May 31, 2017 Maria Verdin

Bryan Mashian Brings Common Ground to Contracts Committee

Copyright JennKL Photography

Bryan Mashian, who just joined AIR CRE’s Contracts Committee, is a commercial real estate lawyer with more than 30 years of experience. If you attended the recent AIR CRE Contracts seminar, you know the value he brings to the organization and the expertise he has in commercial real estate law.

Bryan recently stepped into the role long-held by Rick Riemer. He said, “I am just a new face doing the same thing that Rick did.” One resource Bryan provides is to answer general questions about the AIR CRE Contracts via AIR CRE’s “hot line.” While AIR CRE does not provide legal advice, Bryan fields general inquiries about use of the more than 60 contracts published by AIR CRE, such as guiding AIR CRE members to the contract that best suits a transaction. You can reach the AIR CRE Contracts information line at (866) 946-2472.

Bryan is no stranger to the AIR CRE contracts. Bryan started working with the AIR CRE contacts in 1986 when he joined the law firm of Buchalter Nemer in Los Angeles. At that time, the firm represented AIR CRE through Arthur Mazirow, who had long standing relationships with AIR CRE’s founders and directors. “As a young lawyer, I worked with Art on revising some of the AIR CRE contracts. Since then, I regularly use the contracts in my law practice to close real estate deals, so it is a natural progression for me to be in this new role with AIR CRE.” Both his depth of knowledge and the width of his practical experience allow him to quickly understand the needs of a particular deal, including the necessary contracts, especially the ones AIR CRE publishes.

Over his 20-year career at Buchalter Nemer, he made partner, and eventually headed the firm’s real estate practice for many years. During Bryan’s more than three decades of real estate law practice, he has represented institutional, middle-sized and entrepreneurial clients in a variety of transactions for office, retail and industrial properties. He has closed a variety of transactions ranging from leases for entire buildings in DTLA, sales of million-square-foot-plus warehouses, to retail leases with national tenants. He regularly represents landlords, tenants, buyers and sellers of commercial properties.

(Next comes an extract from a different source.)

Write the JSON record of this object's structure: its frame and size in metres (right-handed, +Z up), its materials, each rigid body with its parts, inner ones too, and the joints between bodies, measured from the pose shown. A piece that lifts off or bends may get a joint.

He noted that sometimes it is easier to handle large transactions than medium or small ones because the same legal issues are present in any size transaction. Smaller deals present the challenge of being cost effective while still protecting the client’s interest. “There is a saying in commercial real estate that lawyers kill deals,” he said. “Instead, a seasoned real estate lawyer offers creative compromises to make the deal.”

It also helps that Bryan brings real-world real estate experience to the table. “A large part of my maturation as a lawyer came from my own real estate projects and investments,” he said. “Through first-hand experience as a landlord and developer I deeply understood the client’s perspective.”

Bryan has been married for 25 years, and has two children, a son (Aaron) who is 21, and daughter (Autria), 18. Both will be attending USC next year, though Bryan attended UCLA for both undergraduate and law school. His wife, Haleh, is also a USC alumni and is an artist who is opening her art studio in DTLA this year. Haleh paints using mixed media and acrylic depicting subjects ranging from abstract to flowers and landscapes. For fun, Bryan plays saxophone and drums with friends, though he did not come from a musical background.

Bryan was born in Tehran, Iran, where his dad was in the real estate business as a developer, which eventually interested him in real estate. Bryan came to the U.S. as a teenager, attended North Hollywood High School, and later UCLA. In college, he initially planned to be an engineer, but that changed after taking political science and economics classes and writing for the college newspaper. “These experiences opened my eyes to a whole new world,” he said. “I was intrigued by the challenge of being a lawyer – being a persuader and an advocate. I enjoyed bargaining as a kid in Tehran. I still enjoy the negotiation process to find compromises and a common ground.”

Those characteristics have served Bryan well as a practicing real estate attorney, and will certainly add value for those who need guidance when using AIR CRE Contracts.